Monday, August 27, 2007

Shade Tree Wisdom - Home 8/ 27/07


There’s something about home, isn’t there? I remember topping the final hill from which one could see the Church steeple and the children getting all excited because “we’re almost to Grandma’s house!” when we were on a vacation trip to our homes.

And our own grandchildren knowing they were getting near when they started to drive on roadways surrounded by trees in The Woodlands where we live now. (“Fair are the woodlands”.) indeed.

Home is familiar. We know where things are. We know how things work, or are supposed to work, and we know how to get there from here. So home has value because it is a basic that remains the same in our minds. And that is what is the best part of it.

Because we do live in a world that seems to be changing overnight. New things spring up to amaze or delight us, or tend to confuse and cause anxiety for us who are along in years. Just the other day I learned of a device by which we will be able to call any place on earth with no help from AT&T at all. Amazing, and the cost is negligible.

And we get used to change. For such new things do make our lives easier. This computer I am using mostly as a writing instrument has capabilities that I have not even begun to explore. I simply like the fact that with a key stroke I can change a word or dress a sentence. And it’s Spell Check helps with the spelling. And I never have to use carbons to make copies or re-write a page because of a spelling error.

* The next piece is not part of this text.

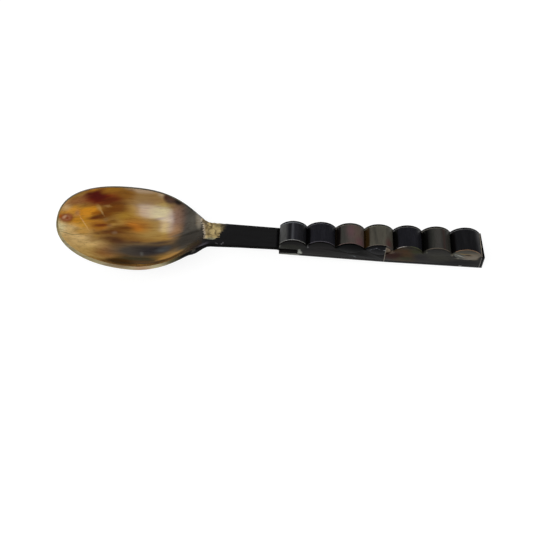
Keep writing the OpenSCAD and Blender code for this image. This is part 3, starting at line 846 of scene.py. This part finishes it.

What troubles me is that by eagerly accepting new things we are in danger of losing the “old things’, our heritage, if you will. Many churches offer several different types of worship services. Insisting, of course, that this does not change their teaching.

Is this true? I read just this morning a think piece about absence of “holy fear”.
Our life style tends to do this. And one must ask, “where will it really end?”

Yesterday the Sermon text came from the section of Hebrews that spoke of discipline, and offers us this wisdom, “Whom the Lord love He disciplines”. And discipline simply means learning that the sinful reach of man must be curbed and changed, and allow the Holy Spirit to change us into His children. Unless this happens, we will live lives that always reach for things it ought not reach for.

As that think piece I referred to ends “Funny, how the older one gets, the ideas you once dismissed or forgot about turn out to be the most important ones of all.”

For us who believe Jesus Christ is our Savior and Redeemer, we know, simply, this truth, “Jesus Christ the same, yesterday, today, and forever.” Knowing that makes any change bearable, does it not?